◆ **WRITTEN TASK**
Repeat exactly each line of the data provided below.

_ _ _ _ _ _ _

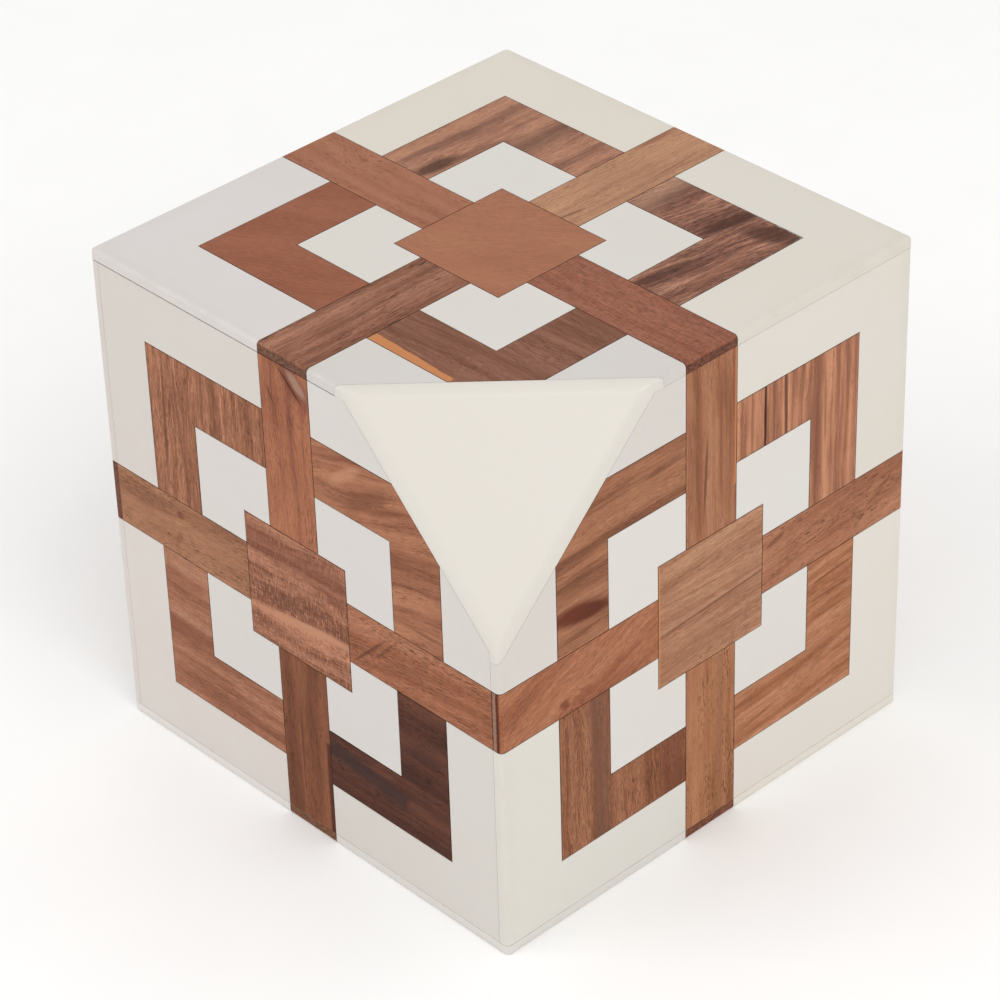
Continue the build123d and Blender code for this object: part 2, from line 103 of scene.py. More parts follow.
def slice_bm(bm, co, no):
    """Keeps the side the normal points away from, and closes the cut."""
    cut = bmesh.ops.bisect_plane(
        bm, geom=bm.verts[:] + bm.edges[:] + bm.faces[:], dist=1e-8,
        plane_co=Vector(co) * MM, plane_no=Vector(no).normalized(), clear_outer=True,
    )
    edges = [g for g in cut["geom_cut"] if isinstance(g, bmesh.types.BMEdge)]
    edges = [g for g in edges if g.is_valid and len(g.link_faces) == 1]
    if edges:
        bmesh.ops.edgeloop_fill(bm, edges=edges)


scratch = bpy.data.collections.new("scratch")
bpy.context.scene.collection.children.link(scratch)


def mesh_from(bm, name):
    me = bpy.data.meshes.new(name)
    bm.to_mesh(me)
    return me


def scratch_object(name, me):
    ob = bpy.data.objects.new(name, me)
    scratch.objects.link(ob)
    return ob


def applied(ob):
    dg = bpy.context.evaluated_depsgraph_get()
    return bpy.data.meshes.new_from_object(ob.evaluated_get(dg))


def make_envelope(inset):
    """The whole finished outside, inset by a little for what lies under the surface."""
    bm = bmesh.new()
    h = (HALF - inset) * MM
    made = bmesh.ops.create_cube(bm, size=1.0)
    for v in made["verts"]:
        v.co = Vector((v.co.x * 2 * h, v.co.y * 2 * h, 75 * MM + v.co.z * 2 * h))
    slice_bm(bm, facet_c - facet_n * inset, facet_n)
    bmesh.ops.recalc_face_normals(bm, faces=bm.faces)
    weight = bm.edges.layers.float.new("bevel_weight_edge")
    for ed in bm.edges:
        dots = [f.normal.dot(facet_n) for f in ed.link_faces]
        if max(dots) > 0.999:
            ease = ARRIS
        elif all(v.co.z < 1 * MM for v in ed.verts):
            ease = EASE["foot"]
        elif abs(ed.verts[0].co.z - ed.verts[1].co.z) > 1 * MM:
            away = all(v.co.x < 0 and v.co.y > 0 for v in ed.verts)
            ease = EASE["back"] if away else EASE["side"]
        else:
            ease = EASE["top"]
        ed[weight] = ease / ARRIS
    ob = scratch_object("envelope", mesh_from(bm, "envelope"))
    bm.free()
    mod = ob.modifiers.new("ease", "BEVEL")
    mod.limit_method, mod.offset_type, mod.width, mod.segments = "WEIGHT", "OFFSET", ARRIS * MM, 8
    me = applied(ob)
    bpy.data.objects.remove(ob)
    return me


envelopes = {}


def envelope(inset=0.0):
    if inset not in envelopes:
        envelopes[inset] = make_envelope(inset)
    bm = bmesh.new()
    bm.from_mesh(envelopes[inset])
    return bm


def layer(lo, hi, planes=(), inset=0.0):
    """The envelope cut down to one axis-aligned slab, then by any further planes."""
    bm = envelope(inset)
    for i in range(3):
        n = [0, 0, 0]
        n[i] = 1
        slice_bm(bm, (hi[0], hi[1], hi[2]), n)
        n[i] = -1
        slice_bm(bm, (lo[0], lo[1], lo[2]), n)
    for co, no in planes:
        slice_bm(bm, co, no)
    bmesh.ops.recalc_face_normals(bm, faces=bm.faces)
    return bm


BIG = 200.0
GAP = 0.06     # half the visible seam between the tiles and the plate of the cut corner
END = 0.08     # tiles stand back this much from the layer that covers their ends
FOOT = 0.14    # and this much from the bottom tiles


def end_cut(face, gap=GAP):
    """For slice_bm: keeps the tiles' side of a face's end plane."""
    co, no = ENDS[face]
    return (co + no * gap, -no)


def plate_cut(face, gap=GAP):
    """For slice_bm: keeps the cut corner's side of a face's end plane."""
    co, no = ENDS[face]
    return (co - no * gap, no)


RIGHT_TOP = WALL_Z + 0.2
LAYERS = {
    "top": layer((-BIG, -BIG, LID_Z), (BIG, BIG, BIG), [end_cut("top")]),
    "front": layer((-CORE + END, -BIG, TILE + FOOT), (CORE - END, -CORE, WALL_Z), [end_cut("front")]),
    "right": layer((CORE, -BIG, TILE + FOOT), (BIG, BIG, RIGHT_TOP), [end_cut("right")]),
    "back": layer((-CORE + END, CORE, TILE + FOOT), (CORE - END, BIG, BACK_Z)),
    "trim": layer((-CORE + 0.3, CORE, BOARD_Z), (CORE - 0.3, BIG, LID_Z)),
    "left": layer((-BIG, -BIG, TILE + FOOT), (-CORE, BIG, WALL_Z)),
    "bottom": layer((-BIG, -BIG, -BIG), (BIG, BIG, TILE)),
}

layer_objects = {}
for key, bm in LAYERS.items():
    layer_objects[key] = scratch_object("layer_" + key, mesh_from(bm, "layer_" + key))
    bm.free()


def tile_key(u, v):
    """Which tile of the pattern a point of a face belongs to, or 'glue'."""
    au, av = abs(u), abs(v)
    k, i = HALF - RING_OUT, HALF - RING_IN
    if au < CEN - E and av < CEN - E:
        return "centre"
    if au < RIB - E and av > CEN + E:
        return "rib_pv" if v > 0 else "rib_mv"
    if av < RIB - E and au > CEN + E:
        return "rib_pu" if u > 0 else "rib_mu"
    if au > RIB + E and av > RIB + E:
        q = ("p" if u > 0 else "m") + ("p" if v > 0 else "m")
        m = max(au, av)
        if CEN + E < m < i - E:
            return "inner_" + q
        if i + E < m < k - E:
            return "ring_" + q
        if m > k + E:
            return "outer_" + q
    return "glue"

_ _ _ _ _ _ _

◆ **EXPECTED OUTPUT**
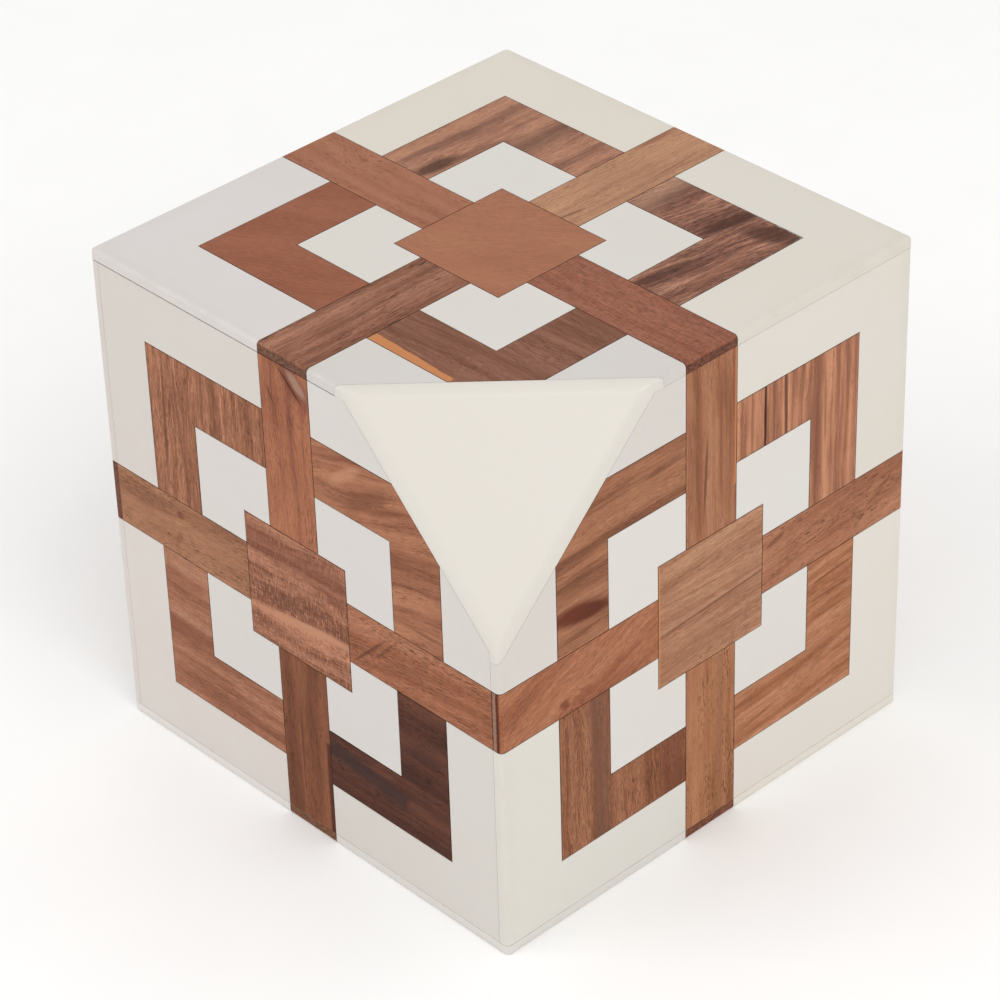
Continue the build123d and Blender code for this object: part 2, from line 103 of scene.py. More parts follow.
def slice_bm(bm, co, no):
    """Keeps the side the normal points away from, and closes the cut."""
    cut = bmesh.ops.bisect_plane(
        bm, geom=bm.verts[:] + bm.edges[:] + bm.faces[:], dist=1e-8,
        plane_co=Vector(co) * MM, plane_no=Vector(no).normalized(), clear_outer=True,
    )
    edges = [g for g in cut["geom_cut"] if isinstance(g, bmesh.types.BMEdge)]
    edges = [g for g in edges if g.is_valid and len(g.link_faces) == 1]
    if edges:
        bmesh.ops.edgeloop_fill(bm, edges=edges)


scratch = bpy.data.collections.new("scratch")
bpy.context.scene.collection.children.link(scratch)


def mesh_from(bm, name):
    me = bpy.data.meshes.new(name)
    bm.to_mesh(me)
    return me


def scratch_object(name, me):
    ob = bpy.data.objects.new(name, me)
    scratch.objects.link(ob)
    return ob


def applied(ob):
    dg = bpy.context.evaluated_depsgraph_get()
    return bpy.data.meshes.new_from_object(ob.evaluated_get(dg))


def make_envelope(inset):
    """The whole finished outside, inset by a little for what lies under the surface."""
    bm = bmesh.new()
    h = (HALF - inset) * MM
    made = bmesh.ops.create_cube(bm, size=1.0)
    for v in made["verts"]:
        v.co = Vector((v.co.x * 2 * h, v.co.y * 2 * h, 75 * MM + v.co.z * 2 * h))
    slice_bm(bm, facet_c - facet_n * inset, facet_n)
    bmesh.ops.recalc_face_normals(bm, faces=bm.faces)
    weight = bm.edges.layers.float.new("bevel_weight_edge")
    for ed in bm.edges:
        dots = [f.normal.dot(facet_n) for f in ed.link_faces]
        if max(dots) > 0.999:
            ease = ARRIS
        elif all(v.co.z < 1 * MM for v in ed.verts):
            ease = EASE["foot"]
        elif abs(ed.verts[0].co.z - ed.verts[1].co.z) > 1 * MM:
            away = all(v.co.x < 0 and v.co.y > 0 for v in ed.verts)
            ease = EASE["back"] if away else EASE["side"]
        else:
            ease = EASE["top"]
        ed[weight] = ease / ARRIS
    ob = scratch_object("envelope", mesh_from(bm, "envelope"))
    bm.free()
    mod = ob.modifiers.new("ease", "BEVEL")
    mod.limit_method, mod.offset_type, mod.width, mod.segments = "WEIGHT", "OFFSET", ARRIS * MM, 8
    me = applied(ob)
    bpy.data.objects.remove(ob)
    return me


envelopes = {}


def envelope(inset=0.0):
    if inset not in envelopes:
        envelopes[inset] = make_envelope(inset)
    bm = bmesh.new()
    bm.from_mesh(envelopes[inset])
    return bm


def layer(lo, hi, planes=(), inset=0.0):
    """The envelope cut down to one axis-aligned slab, then by any further planes."""
    bm = envelope(inset)
    for i in range(3):
        n = [0, 0, 0]
        n[i] = 1
        slice_bm(bm, (hi[0], hi[1], hi[2]), n)
        n[i] = -1
        slice_bm(bm, (lo[0], lo[1], lo[2]), n)
    for co, no in planes:
        slice_bm(bm, co, no)
    bmesh.ops.recalc_face_normals(bm, faces=bm.faces)
    return bm


BIG = 200.0
GAP = 0.06     # half the visible seam between the tiles and the plate of the cut corner
END = 0.08     # tiles stand back this much from the layer that covers their ends
FOOT = 0.14    # and this much from the bottom tiles


def end_cut(face, gap=GAP):
    """For slice_bm: keeps the tiles' side of a face's end plane."""
    co, no = ENDS[face]
    return (co + no * gap, -no)


def plate_cut(face, gap=GAP):
    """For slice_bm: keeps the cut corner's side of a face's end plane."""
    co, no = ENDS[face]
    return (co - no * gap, no)


RIGHT_TOP = WALL_Z + 0.2
LAYERS = {
    "top": layer((-BIG, -BIG, LID_Z), (BIG, BIG, BIG), [end_cut("top")]),
    "front": layer((-CORE + END, -BIG, TILE + FOOT), (CORE - END, -CORE, WALL_Z), [end_cut("front")]),
    "right": layer((CORE, -BIG, TILE + FOOT), (BIG, BIG, RIGHT_TOP), [end_cut("right")]),
    "back": layer((-CORE + END, CORE, TILE + FOOT), (CORE - END, BIG, BACK_Z)),
    "trim": layer((-CORE + 0.3, CORE, BOARD_Z), (CORE - 0.3, BIG, LID_Z)),
    "left": layer((-BIG, -BIG, TILE + FOOT), (-CORE, BIG, WALL_Z)),
    "bottom": layer((-BIG, -BIG, -BIG), (BIG, BIG, TILE)),
}

layer_objects = {}
for key, bm in LAYERS.items():
    layer_objects[key] = scratch_object("layer_" + key, mesh_from(bm, "layer_" + key))
    bm.free()


def tile_key(u, v):
    """Which tile of the pattern a point of a face belongs to, or 'glue'."""
    au, av = abs(u), abs(v)
    k, i = HALF - RING_OUT, HALF - RING_IN
    if au < CEN - E and av < CEN - E:
        return "centre"
    if au < RIB - E and av > CEN + E:
        return "rib_pv" if v > 0 else "rib_mv"
    if av < RIB - E and au > CEN + E:
        return "rib_pu" if u > 0 else "rib_mu"
    if au > RIB + E and av > RIB + E:
        q = ("p" if u > 0 else "m") + ("p" if v > 0 else "m")
        m = max(au, av)
        if CEN + E < m < i - E:
            return "inner_" + q
        if i + E < m < k - E:
            return "ring_" + q
        if m > k + E:
            return "outer_" + q
    return "glue"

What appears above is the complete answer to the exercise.